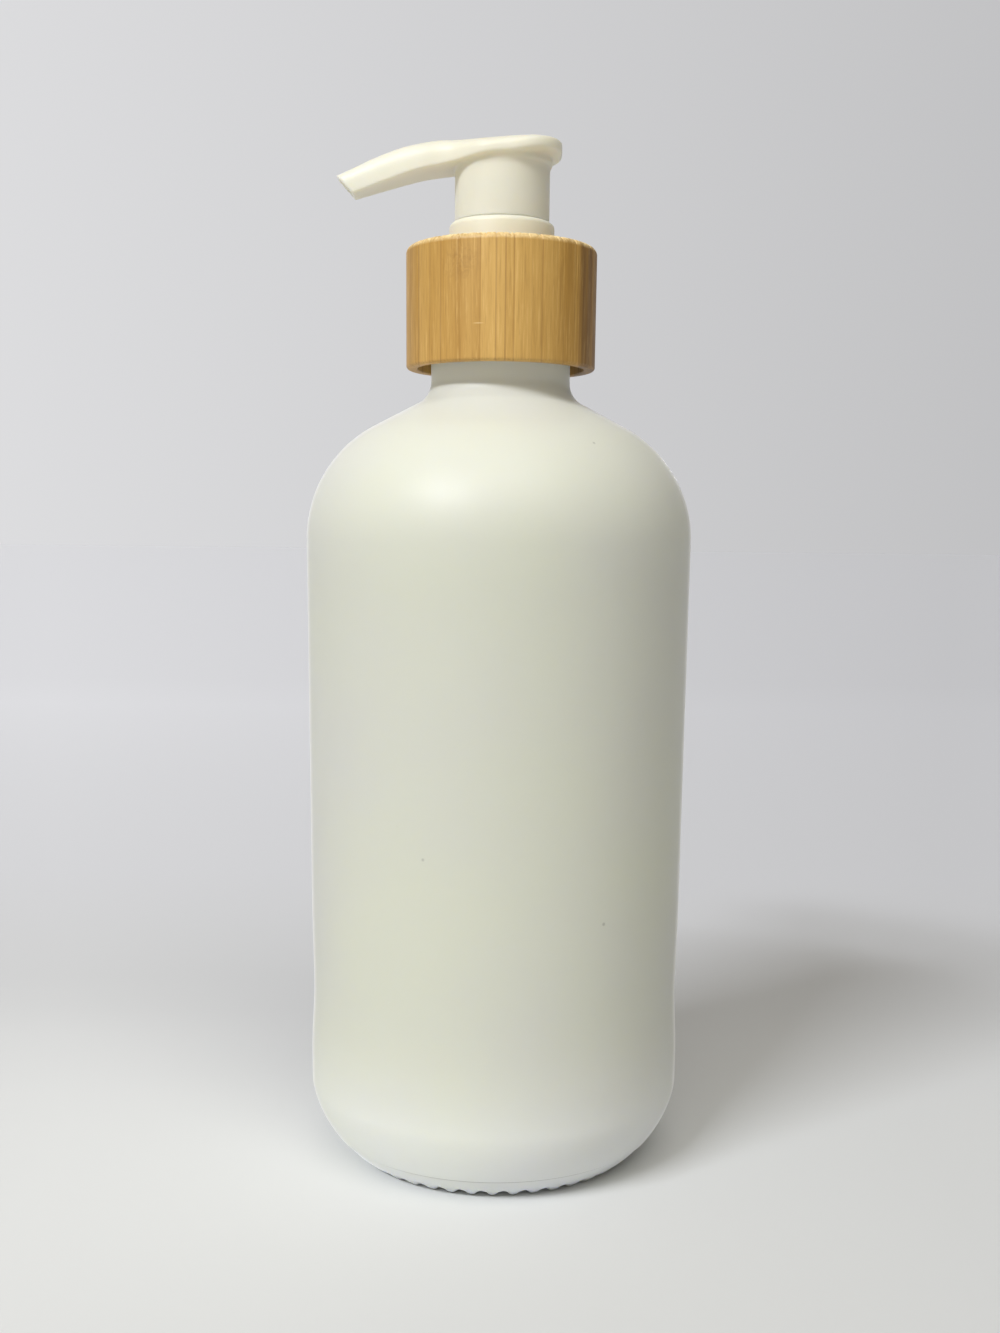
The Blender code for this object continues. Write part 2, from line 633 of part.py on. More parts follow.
def make_spring():
    """A compression spring at its locked-down length, its end turns close to flat."""
    coil_radius = BARREL_BORE - SPRING_PLAY - SPRING_WIRE_RADIUS
    points_per_turn = 10
    count = SPRING_TURNS * points_per_turn
    low = SPRING_Z + SPRING_WIRE_RADIUS
    high = SPRING_TOP - SPRING_WIRE_RADIUS
    path = []
    for step in range(count + 1):
        angle = 2 * math.pi * step / points_per_turn
        path.append((coil_radius * math.cos(angle), coil_radius * math.sin(angle),
                     low + (high - low) * step / count))
    half_turn = points_per_turn // 2
    nearest = min(math.dist(path[first], path[later]) for first in range(count + 1)
                  for later in range(first + half_turn, count + 1))
    print(f"return_spring: least gap between turns {nearest - 2 * SPRING_WIRE_RADIUS:.5f} m")
    curve = bpy.data.curves.new("return_spring", "CURVE")
    curve.dimensions = "3D"
    curve.bevel_depth = SPRING_WIRE_RADIUS
    curve.bevel_resolution = 1
    curve.use_fill_caps = True
    spline = curve.splines.new("POLY")
    spline.points.add(count)
    for point, place_at in zip(spline.points, path):
        point.co = (*place_at, 1)
    spring = bpy.data.objects.new("return_spring", curve)
    bpy.context.scene.collection.objects.link(spring)
    return place(spring, STEEL)


def make_piston():
    bore = CORE_RADIUS + GAP
    waist = PISTON_RADIUS - PISTON_GROOVE
    profile = [(bore, PISTON_TOP), (PISTON_RADIUS - PISTON_GROOVE / 2, PISTON_TOP),
               (PISTON_RADIUS, PISTON_TOP - PISTON_LIP / 3),
               (PISTON_RADIUS, PISTON_TOP - PISTON_LIP), (waist, PISTON_TOP - 2 * PISTON_LIP),
               (waist, PISTON_Z + 2 * PISTON_LIP), (PISTON_RADIUS, PISTON_Z + PISTON_LIP),
               (PISTON_RADIUS, PISTON_Z + PISTON_LIP / 3),
               (PISTON_RADIUS - PISTON_GROOVE / 2, PISTON_Z), (bore, PISTON_Z)]
    return place(turned("piston", profile, SMALL_STEPS, closed=True), SOFT_PLASTIC)


def make_piston_core():
    flange = PISTON_RADIUS - CORE_FLANGE_PLAY
    profile = [(CORE_BORE, SPIGOT_TOP), (SPIGOT_RADIUS, SPIGOT_TOP), (SPIGOT_RADIUS, PISTON_TOP),
               (CORE_RADIUS, PISTON_TOP), (CORE_RADIUS, CORE_FLANGE_TOP),
               (flange, CORE_FLANGE_TOP), (flange, CORE_Z), (CORE_BORE, CORE_Z)]
    return place(turned("piston_core", profile, SMALL_STEPS, closed=True), NATURAL_PLASTIC)


def make_stem():
    socket = SPIGOT_RADIUS + GAP
    chamber = OUTLET_BALL_RADIUS + CHAMBER_PLAY
    profile = [(chamber, STEM_TOP), (STEM_RADIUS, STEM_TOP), (STEM_RADIUS, STEM_Z),
               (socket, STEM_Z), (socket, SPIGOT_TOP + GAP), (STEM_BORE, SPIGOT_TOP + GAP),
               (STEM_BORE, CHAMBER_Z), (chamber, CHAMBER_Z)]
    return place(turned("stem", profile, SMALL_STEPS, closed=True), NATURAL_PLASTIC)


# Spout stations from the lobe to the tip: distance of the upper edge and of the lower edge
# from the pump's axis as shares of the reach, the drops of these edges below the lobe as
# shares of the drops at the tip, and the half width as a share of the way from tip to lobe
SPOUT_SHARES = (
    (0.10, 0.10, 0.05, 0.02, 0.93),
    (0.20, 0.20, 0.055, 0.04, 0.70),
    (0.29, 0.29, 0.045, 0.09, 0.46),
    (0.38, 0.375, 0.04, 0.17, 0.345),
    (0.49, 0.475, 0.12, 0.27, 0.31),
    (0.60, 0.575, 0.23, 0.42, 0.245),
    (0.70, 0.67, 0.39, 0.59, 0.175),
    (0.80, 0.755, 0.58, 0.74, 0.115),
    (0.90, 0.83, 0.80, 0.88, 0.05),
    (1.00, 0.895, 1.00, 1.00, 0.0),
)


# Sections round the lobe, from its back edge to its widest, in degrees from the back,
# and the power that rounds its edge: the lower, the fuller
LOBE_ANGLES = (10, 22, 36, 52, 68, 84)
LOBE_EDGE_POWER = 0.55


def head_stations():
    """Sections of the head from its back edge to the tip: half width, foot and top points."""
    stations = []
    middle = (LOBE_Z + LOBE_TOP) / 2
    back_lift_share = 0.04
    for degrees in LOBE_ANGLES:
        angle = math.radians(degrees)
        bulge = math.sin(angle) ** LOBE_EDGE_POWER
        x = LOBE_BACK * math.cos(angle)
        lift = LOBE_THICKNESS * back_lift_share * math.cos(angle)
        half_height = LOBE_THICKNESS / 2 * bulge
        stations.append((LOBE_HALF_WIDTH * math.sin(angle), (x, middle + lift - half_height),
                         (x, middle + lift + half_height)))
    for top_x, foot_x, top_drop, foot_drop, width in SPOUT_SHARES:
        half_width = TIP_HALF_WIDTH + (LOBE_HALF_WIDTH - TIP_HALF_WIDTH) * width
        foot = (-SPOUT_REACH * foot_x, LOBE_Z - TIP_FOOT_DROP * foot_drop)
        top = (-SPOUT_REACH * top_x, LOBE_TOP - TIP_TOP_DROP * top_drop)
        stations.append((half_width, foot, top))
    return stations


def section_ring(bm, half_width, foot, top):
    """One closed section: a crowned upper side over a flatter, square-edged underside."""
    wide_share = 0.34
    crown_power = 0.85
    foot_power = 0.5
    ring = []
    for step in range(SECTION_POINTS):
        angle = 2 * math.pi * step / SECTION_POINTS
        across = math.cos(angle)
        up = math.sin(angle)
        power = crown_power if up >= 0 else foot_power
        room = 1 - wide_share if up >= 0 else wide_share
        share = wide_share + math.copysign(abs(up) ** power, up) * room
        y = half_width * math.copysign(abs(across) ** power, across)
        ring.append(bm.verts.new((foot[0] + (top[0] - foot[0]) * share, y,
                                  foot[1] + (top[1] - foot[1]) * share)))
    return ring


def head_shell():
    bm = bmesh.new()
    rings = [section_ring(bm, *station) for station in head_stations()]
    for first, second in zip(rings, rings[1:]):
        for side in range(SECTION_POINTS):
            after = (side + 1) % SECTION_POINTS
            bm.faces.new((first[side], first[after], second[after], second[side]))
    bm.faces.new(rings[0])
    bm.faces.new(rings[-1])
    return mesh_object("pump_head", bm)


def channel_cutter():
    """The passage from over the stem to the tip, along the middle of the spout."""
    height_share = 0.47
    path = []
    for _, foot, top in head_stations()[len(LOBE_ANGLES):]:
        path.append(Vector((foot[0] + (top[0] - foot[0]) * height_share, 0,
                            foot[1] + (top[1] - foot[1]) * height_share)))
    path.insert(0, Vector((0, 0, path[0].z)))
    path.append(path[-1] + (path[-1] - path[-2]).normalized() * 2 * OVERRUN)
    curve = bpy.data.curves.new("channel_path", "CURVE")
    curve.dimensions = "3D"
    curve.bevel_depth = CHANNEL_RADIUS
    curve.bevel_resolution = 2
    curve.use_fill_caps = True
    spline = curve.splines.new("POLY")
    spline.points.add(len(path) - 1)
    for point, place_at in zip(spline.points, path):
        point.co = (*place_at, 1)
    guide = bpy.data.objects.new("channel_path", curve)
    bpy.context.scene.collection.objects.link(guide)
    bpy.context.view_layer.update()
    evaluated = guide.evaluated_get(bpy.context.evaluated_depsgraph_get())
    mesh = bpy.data.meshes.new_from_object(evaluated)
    tube = bpy.data.objects.new("channel_cutter", mesh)
    tube.matrix_world = guide.matrix_world
    bpy.context.scene.collection.objects.link(tube)
    bpy.data.objects.remove(guide, do_unlink=True)
    bm = bmesh.new()
    bm.from_mesh(mesh)
    bmesh.ops.remove_doubles(bm, verts=bm.verts, dist=GAP / 300)
    bmesh.ops.recalc_face_normals(bm, faces=bm.faces)
    bm.to_mesh(mesh)
    bm.free()
    return tube, path[0].z


def make_head():
    head = head_shell()
    inside = (LOBE_Z + LOBE_TOP) / 2
    sleeve_foot = GROOVE_FLOOR_Z + SLEEVE_LIFT
    cavity_top = SKIRT_Z + SKIRT_CAVITY_HEIGHT
    flare = SKIRT_FLARE
    profile = [(0, inside), (SKIRT_RADIUS + flare / 2, inside),
               (SKIRT_RADIUS + flare, LOBE_Z + flare / 2),
               (SKIRT_RADIUS + flare / 3, LOBE_Z - flare / 2),
               (SKIRT_RADIUS, LOBE_Z - 2 * flare), (SKIRT_RADIUS, SKIRT_Z),
               (SKIRT_INNER, SKIRT_Z), (SKIRT_INNER, cavity_top), (SLEEVE_RADIUS, cavity_top),
               (SLEEVE_RADIUS, sleeve_foot), (0, sleeve_foot)]
    boolean(head, turned("skirt_and_sleeve", profile, MID_STEPS, closed=False), "UNION")
    lug_top = LEDGE_UNDER_Z - GAP
    lug_tip = math.sqrt(LUG_RADIUS ** 2 - (LUG_WIDTH / 2) ** 2)
    lugs = block("lock_lugs", (LUG_WIDTH, 2 * lug_tip, LUG_HEIGHT),
                 (0, 0, lug_top - LUG_HEIGHT / 2))
    boolean(head, lugs, "UNION")
    boolean(head, rod("stem_socket", SOCKET_RADIUS, sleeve_foot - OVERRUN, SOCKET_TOP),
            "DIFFERENCE")
    channel, channel_z = channel_cutter()
    boolean(head, channel, "DIFFERENCE")
    boolean(head, rod("riser", CHANNEL_RADIUS, SOCKET_TOP - OVERRUN, channel_z, steps=12),
            "DIFFERENCE")
    notch = 2 * OUTLET_BALL_RADIUS
    for name, size in (("notch_x", (notch, BALL_NOTCH_WIDTH)),
                       ("notch_y", (BALL_NOTCH_WIDTH, notch))):
        cut = block(name, (*size, 2 * BALL_NOTCH_DEPTH), (0, 0, SOCKET_TOP))
        boolean(head, cut, "DIFFERENCE")
    head.data.shade_smooth()
    return place(head, CREAM_PLASTIC)


def sharpen(thing):
    """Keep round faces smooth and real edges crisp."""
    if thing.type == "MESH":
        thing.data.set_sharp_from_angle(angle=math.radians(35))


make_bottle()
make_gasket()
make_closure()
make_collar()
make_lock_ring()
make_wiper()
make_barrel()
make_cage()
ball("inlet_ball", INLET_BALL_RADIUS,
     seated_ball_z(INLET_SEAT_Z, INLET_BALL_RADIUS, INLET_SEAT_RADIUS), GLASS_BALL)
make_dip_tube()
make_spring()
make_piston()
make_piston_core()
make_stem()
ball("outlet_ball", OUTLET_BALL_RADIUS,
     seated_ball_z(CHAMBER_Z, OUTLET_BALL_RADIUS, STEM_BORE), GLASS_BALL)
make_head()
for part in PARTS.objects:
    sharpen(part)
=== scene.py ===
import math

import bmesh
import bpy
import numpy as np
from mathutils import Matrix, Vector


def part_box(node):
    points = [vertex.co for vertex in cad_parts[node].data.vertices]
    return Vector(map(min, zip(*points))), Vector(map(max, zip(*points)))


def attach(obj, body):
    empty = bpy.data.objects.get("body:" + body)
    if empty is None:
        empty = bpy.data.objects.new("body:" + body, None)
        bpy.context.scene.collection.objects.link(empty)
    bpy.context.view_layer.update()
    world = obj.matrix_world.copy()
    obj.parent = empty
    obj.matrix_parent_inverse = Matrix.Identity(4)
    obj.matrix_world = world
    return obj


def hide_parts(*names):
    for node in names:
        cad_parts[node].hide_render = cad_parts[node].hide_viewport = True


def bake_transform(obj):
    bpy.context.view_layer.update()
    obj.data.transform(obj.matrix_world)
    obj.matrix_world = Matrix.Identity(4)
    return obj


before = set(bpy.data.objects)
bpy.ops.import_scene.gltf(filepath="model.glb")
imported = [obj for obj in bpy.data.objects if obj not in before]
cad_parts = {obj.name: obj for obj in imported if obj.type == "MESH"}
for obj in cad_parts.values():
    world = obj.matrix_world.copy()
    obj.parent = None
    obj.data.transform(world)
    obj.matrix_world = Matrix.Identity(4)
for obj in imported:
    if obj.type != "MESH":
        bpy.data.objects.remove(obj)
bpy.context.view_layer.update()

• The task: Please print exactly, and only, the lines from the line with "make_bottle()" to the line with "obj.matrix_parent_inverse = Matrix.Identity(4)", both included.

• Solution:
make_bottle()
make_gasket()
make_closure()
make_collar()
make_lock_ring()
make_wiper()
make_barrel()
make_cage()
ball("inlet_ball", INLET_BALL_RADIUS,
     seated_ball_z(INLET_SEAT_Z, INLET_BALL_RADIUS, INLET_SEAT_RADIUS), GLASS_BALL)
make_dip_tube()
make_spring()
make_piston()
make_piston_core()
make_stem()
ball("outlet_ball", OUTLET_BALL_RADIUS,
     seated_ball_z(CHAMBER_Z, OUTLET_BALL_RADIUS, STEM_BORE), GLASS_BALL)
make_head()
for part in PARTS.objects:
    sharpen(part)
=== scene.py ===
import math

import bmesh
import bpy
import numpy as np
from mathutils import Matrix, Vector


def part_box(node):
    points = [vertex.co for vertex in cad_parts[node].data.vertices]
    return Vector(map(min, zip(*points))), Vector(map(max, zip(*points)))


def attach(obj, body):
    empty = bpy.data.objects.get("body:" + body)
    if empty is None:
        empty = bpy.data.objects.new("body:" + body, None)
        bpy.context.scene.collection.objects.link(empty)
    bpy.context.view_layer.update()
    world = obj.matrix_world.copy()
    obj.parent = empty
    obj.matrix_parent_inverse = Matrix.Identity(4)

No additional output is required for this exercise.